Lastly, a note about a few of the ingredients! If you can’t find the new Siete Foods cookies, you can swap for your favorite gluten-free vanilla cookie or shortbread. And the coconut whipped cream is found in the freezer section of the market.
I can’t wait to see you all create these in your kitchens this summer — and for years to come — to keep the childhood memories alive!
Paleo Banana Pudding
For the Pudding
- 1 cup raw cashews soaked in water overnight and drained or one hour in hot water
- ⅓ cup unsweetened non-dairy creamer, I used NutPods French Vanilla
- ⅓ cup maple syrup
- 2 tbsp fresh lemon juice
- 1 tbsp tapioca flour
- Small pinch of kosher salt
- 2 tsp Pure vanilla extract or the seeds of 1 vanilla bean
- ½ large ripe banana - sliced about ½ cup
- 1 ¼ cups coconut whipped cream divided - thawed (I used Cocowhip from So Delicious)
- 1 4.5 oz bag Siete Foods Mexican Wedding cookies, about 18 cookies total
- 1 large ripe bananas, sliced into 1/4-inch coins
- cinnamon, optional for garnish
- ¼ cup dark chocolate shavings, optional
- Rinse and drain the soaked cashews. They should be a bit soft and almost doubled in size.
- In a high-speed blender, add soaked cashews, Nutpods, maple syrup, lemon juice, tapioca flour, a pinch of salt, and vanilla.

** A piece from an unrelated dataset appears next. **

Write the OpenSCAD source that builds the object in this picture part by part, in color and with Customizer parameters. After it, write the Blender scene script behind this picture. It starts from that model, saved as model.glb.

Start blending on low to allow the cashews to start breaking up, about 30 seconds.
- Once the mixture starts to become smooth, turn up the speed slowly to low-medium, and blend for a full minute, letting the blades blend the mixture to a silky-smooth texture, and aerate the pudding so it becomes smooth and fluffy. In the process, the mixture will go from looking too liquid-y, to appearing like a natural nut butter, about 1 to 2 minutes total. It should be smooth; however it might still have a bit of gritty texture to it (the banana will help smooth it out!)
- Once the mixture is almost smooth, scape down the sides of the blender and add in the banana. Continue to blend on medium to medium-high for 1 minute, until the banana is fully incorporated, and the pudding is smooth and thick.
- Transfer the pudding to an airtight container, and chill in the fridge for 1 to 2 hours, or until the pudding has thickened. You can assemble the puddings immediately, but the pudding won’t be quite as set.
- Remove the pudding from the fridge. Using a rubber spatula, fold in ½ cup of whipped cream, being careful not to deflate it. Fold until you’re unable to see streaks of the whipped cream in the pudding, and it is evenly combined.
- Arrange 6 small mason jars or glasses on your surface. Roughly chop 12 of the cookies into smaller pieces and evenly divide them into the bottom of each glass. Top with a heaping ⅓ cup of the banana pudding, spreading to the sides of the glass. Divide up the banana slices over the pudding. Then, a heaping tablespoon of whipped cream, spreading to the sides of the glass.
- To garnish, finely chop the remaining cookies and sprinkle over the tops of the puddings.
- Sprinkle with a tiny bit of cinnamon, and shaved chocolate if using. Transfer the completed glasses to the fridge and chill until you’re ready to serve!